De manière analogue, on peut analyser, à la suite de H. Huot (1981), la construction infinitive (de + infinitif) comme une complétive à l’infinitif, au même titre que la complétive introduite par la conjonction que (que P), complétive à verbe fini, et ceci sans considérer que la première soit dérivée de la seconde, contrairement à ce que laissent croire certains travaux transformationnels27. Sans faire ici une analyse détaillée des ressemblances et des différences de leur fonctionnement syntaxique et sémantique, pour laquelle nous renvoyons à H. Huot (1981, chap.1), nous nous contenterons de remarquer que dans les constructions comme celles des exemples (13) et (14) suivants, la complétive à l’infinitif en (13) se distingue de celle à verbe fini en (14), non seulement par des traits morphologiques comme les formes verbales (verbe à l’infinitif message URL harr.gif verbe conjugué en personne) et les formes de marques d’introducteur (de message URL harr.gif que), mais aussi par l’absence du sujet apparent du verbe infinitif, ou bien la présence de son sujet nul si l’on préfère, qui est relié anaphoriquement à l’indice pronominal de sujet il du verbe principal, par rapport à la seconde où se trouve le sujet explicite leur amour qui est différent de celui de la principale.

En revanche, si l’on observe des constructions du coréen qui apparaîtraient correspondre à la complétive à l’infinitif et à celle introduite par que du français, l’une ne diffèrera pas de l’autre par des traits morphologiques, à savoir le suffixe déterminatif, subordonnant, fixé au verbe subordonné, mais seulement par la présence du sujet nul dans l’une et du sujet apparent dans l’autre. C’est ce qu’on peut constater dans les constructions du coréen données par le traducteur, sans grande modification structurelle et sémantique, comme correspondant aux deux complétives du français des exemples qu’on vient de citer.

Si l’on jette un oeil sur les deux constructions déterminatives (15b) et (16b), la même marque [nIn] y est utilisée comme un subordonnant qui relie la construction prédicative au nom qu’elle détermine. Autrement dit, les formes verbales subordonnées se construisent de la même façon sous les formes déterminatives par adjonction de ce suffixe déterminatif. En revanche, leur différence se manifeste en ce que le sujet n’est pas explicite en (15b), alors qu’il l’est en (16b). Comme ce qui se passe en (13b), on peut expliquer de manière analogue que l’absence du sujet apparent dans la construction déterminative du (15b) tient à la relation anaphorique que celui-ci a avec le sujet de la principale [kI] (lui)28.

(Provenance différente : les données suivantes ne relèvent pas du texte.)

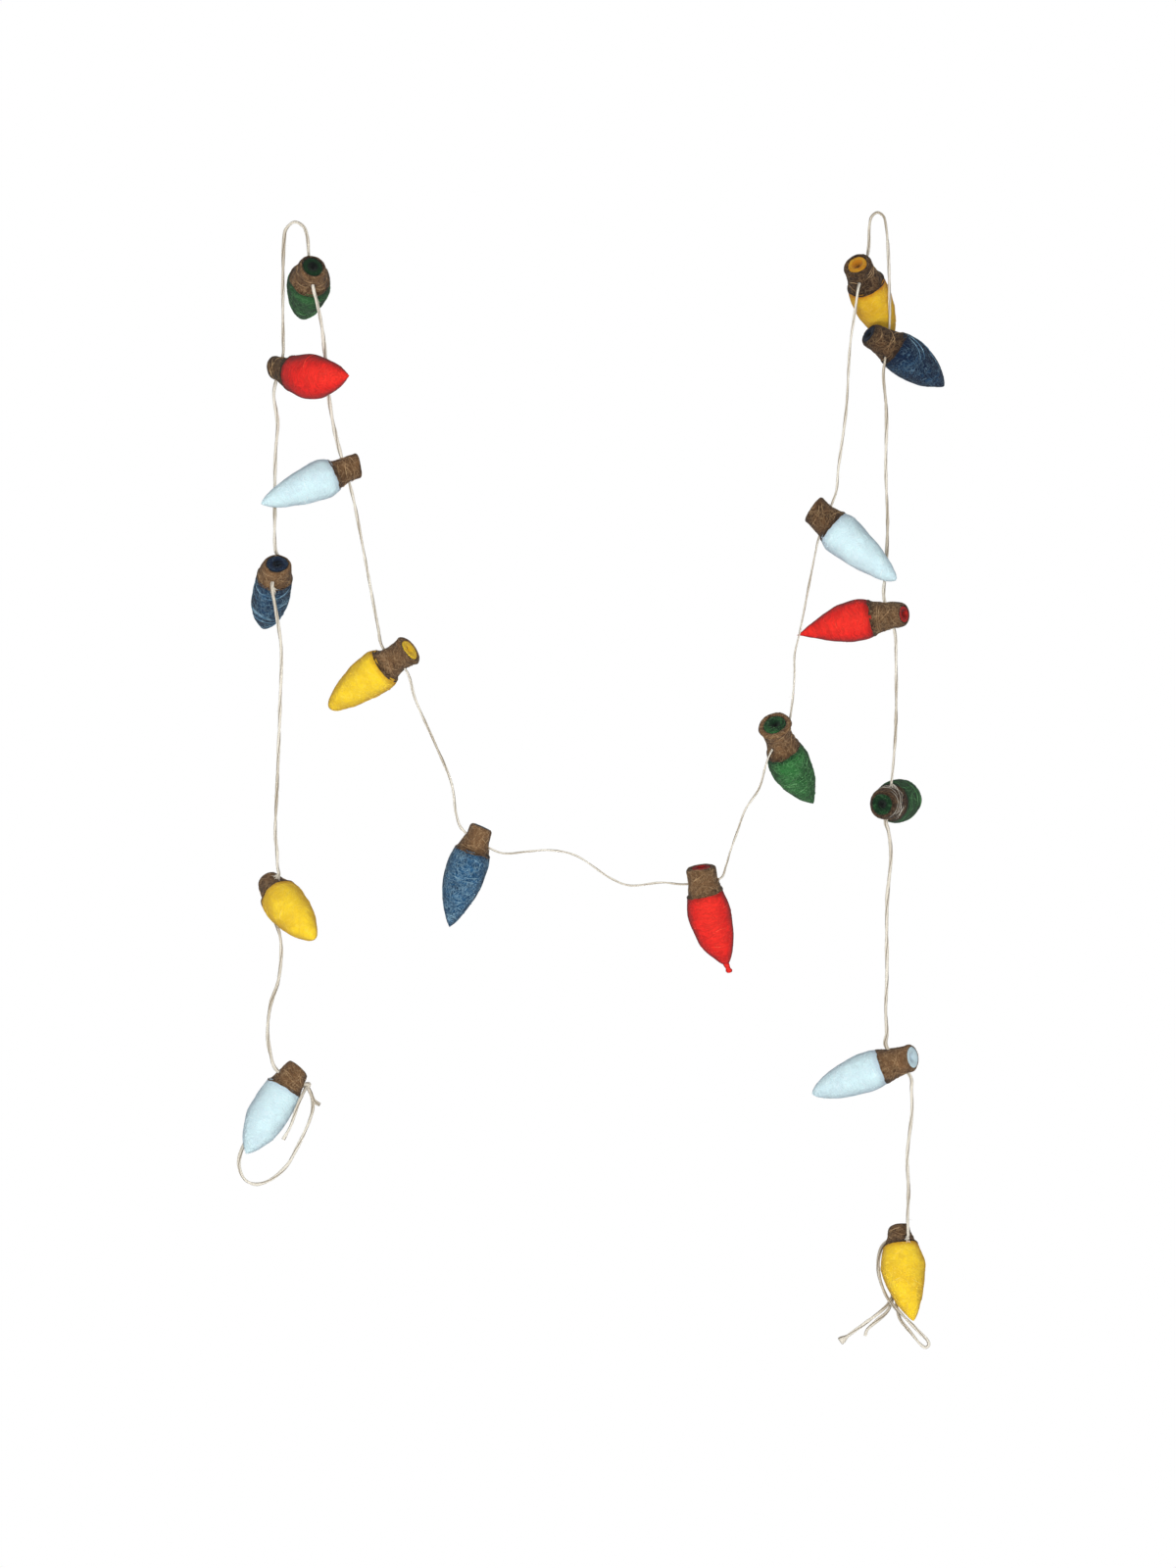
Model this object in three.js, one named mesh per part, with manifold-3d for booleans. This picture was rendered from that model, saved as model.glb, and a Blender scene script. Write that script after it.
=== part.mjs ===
// Felt light bulb garland: wool felt bulbs with brown felt caps, threaded on one jute twine.
// The twine hangs in two long loops over two pegs, and each of its ends is tied off at a bulb.
// Lengths are in millimetres. +X is to the right, +Y away from the viewer and +Z up.
// The origin is the underside of the twine where the left peg carries it.

import * as THREE from "three";
import { mergeVertices } from "three/addons/utils/BufferGeometryUtils.js";
import Module from "manifold-3d";

const wasm = await Module();
wasm.setup();

// Driving dimensions

const TWINE_WIDTH = 1.8;
const TWINE_SIDES = 8;
const KNOT_WIDTH = 3.4;
const KNOT_FLATNESS = 0.85; // height of a knot as a share of its width
const KNOT_SIDES = 10;
const CLEARANCE = 0.3; // between any two pieces that touch
const BORE_LEAD = 1; // the twine runs straight this far past each side of a cap
const FELT_SIDES = 12; // flats round each turned felt form
const DIMPLE_WIDTH = 4; // the hollow in the middle of each cap end
const DIMPLE_DEPTH = 2;
const RIM_ROUNDING = 0.8; // of the cap's end edge
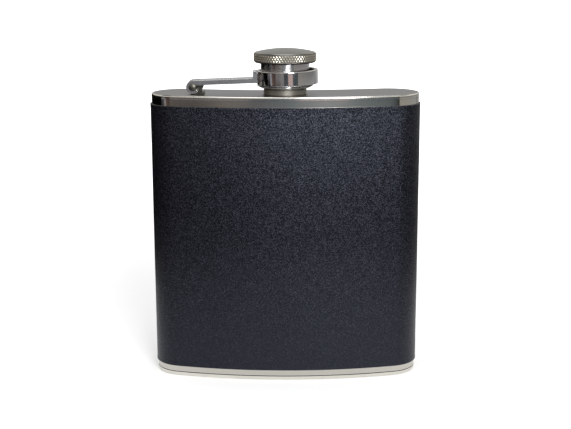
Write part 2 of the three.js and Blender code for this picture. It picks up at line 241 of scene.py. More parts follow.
class StageSettings(bpy.types.PropertyGroup):
    """The camera, the light and the floor."""

    lens: FloatProperty(name="Lens", description="Focal length in millimetres", default=75.91, min=1)
    distance: distance("Distance", 408.3 * MM, "Camera in front of the neck's axis")
    height: distance("Height", 150.33 * MM, "Camera above the floor")
    pitch: angle("Pitch", 12.852, "Camera's tilt down")
    turn: angle("Turn", 0.62, "Camera round the neck's axis")
    roll: angle("Roll", -0.196, "Camera's roll")
    aim: distance("Aim", 60 * MM, "Height of the point that the lamps face")
    softbox: level("Softbox", 2, "Power of the overhead light in watts")
    softbox_width: distance("Softbox width", 0.55, "Width and depth of the overhead light")
    softbox_height: distance("Softbox height", 1, "Overhead light above the floor")
    softbox_front: distance("Softbox front", 0.1, "Overhead light in front of the flask")
    key: level("Key", 2.2, "Power of the light at the front in watts")
    key_turn: angle("Key turn", 15, "Bearing of the front light, to the right of the camera")
    key_rise: angle("Key rise", 22, "Elevation of the front light")
    key_distance: distance("Key distance", 0.56, "Front light from the flask's middle")
    key_width: distance("Key width", 0.18, "Width of the front light")
    key_height: distance("Key height", 0.28, "Height of the front light")
    sky: level("Sky", 0.75, "Level of the light from all round")
    floor_reach: distance("Floor reach", 3, "Middle of the floor to its edges")
    glow_near: level("Near glow", 0.12, "White added to the floor at the flask, as seen")
    glow_far: level("Far glow", 1, "White added to the far floor, as seen")
    glow_start: distance("Glow start", 0.1, "From the flask to where the glow begins to grow")
    glow_end: distance("Glow end", 0.5, "From the flask to where it is full")
    wall_radius: distance("Wall radius", 0.6, "Radius of the ring of reflector cards")
    roundness: IntProperty(name="Roundness", description="Points round a turned piece", default=128, min=24)


# Meshes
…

Mais d’un point de vue contrastif, il est important de remarquer que si l’on peut considérer que selon que le sujet est implicite (ou nul) ou explicite, le français met en oeuvre les deux sous-ensembles des complétives, complétive à l’infinitif et complétive à verbe fini, ayant des caractéristiques formellement différentes qui peuvent être représentées ainsi : [N [ de comp. [ (Øs) V-inf.) ]]] / [N [ que comp [ Ns V-fini ]]], en revanche, le coréen utilise, que le sujet soit implicite ou explicite, des complétives qui ont des caractéristiques formellement identiques : [[[(Øs) / Ns V-] nIn comp ] N ]. Par rapport à la complétive « complète » dont les positions argumentales sont toutes saturées, y compris celle de sujet, on pourra appeler, faute de dénomination adéquate, « complétive elliptique » celle où il manque un sujet explicite.

Précisons de plus que les propositions relatives comme les complétives peuvent être elliptiques en coréen. Les ellipses en question concernent non seulement la position de sujet, mais à l’occasion d’autres positions comme celle d’objet ou de complément circonstanciel pour des raisons grammaticales et plus souvent discursives. Vu la fréquence du phénomène d’ellipse des constituants nominaux, en particulier du sujet, il est important de prendre en compte ces subordonnées « elliptiques » tout comme leurs correspondants ordinaires, lorsqu’on parle des propositions déterminatives en coréen.

On vient de voir que les sous-ensembles de subordonnées qui constituent la classe des propositions déterminatives ne se recoupent pas tout à fait dans les systèmes des deux langues. Dans ce qui suit, notre observation portera principalement sur les propositions relatives des deux langues, en particulier sur les relatives dites «restrictives » introduites par une marque de subordination analysée traditionnellement comme pronom relatif en français et leurs correspondantes du coréen, étant donné qu’elles occupent une place importante dans la classe des propositions déterminatives. D’autres sous-ensembles de propositions déterminatives dans les deux langues seront observés ultérieurement dans leur rapport avec les relatives.

Notes
26.

C. Muller (1996) La subordination en français, Paris, Armand colin, p. 25

27.

H. Huot (1981) Constructions infinitives du français : Le subordonnantde’, Genève-Paris, Librairie Droz. Pour plus de détails, voir notamment le chapitre 1.

28.

Soulignons au passage qu’il ne faut pas confondre l’absence du sujet apparent dans cette construction reconnue comme une complétive où le sujet, coréférent au sujet de la principale, est effacé, avec celle dans la construction citée plus haut (12) identifiée comme une relative où le sujet, coréférent au nom-pivot, est effacé par relativisation. De plus, l’absence du sujet n’a rien d’obligatoire dans la première, autrement dit, le sujet explicite [kI] (lui) peut paraître en sa position, quitte à donner des effets redondants ou répétitifs, tandis que dans la relative, sa position est nécessairement lacunaire. Pour plus d’informations concernant la différence entre complétives et relatives du coréen, voir les chapitres 6 et 7.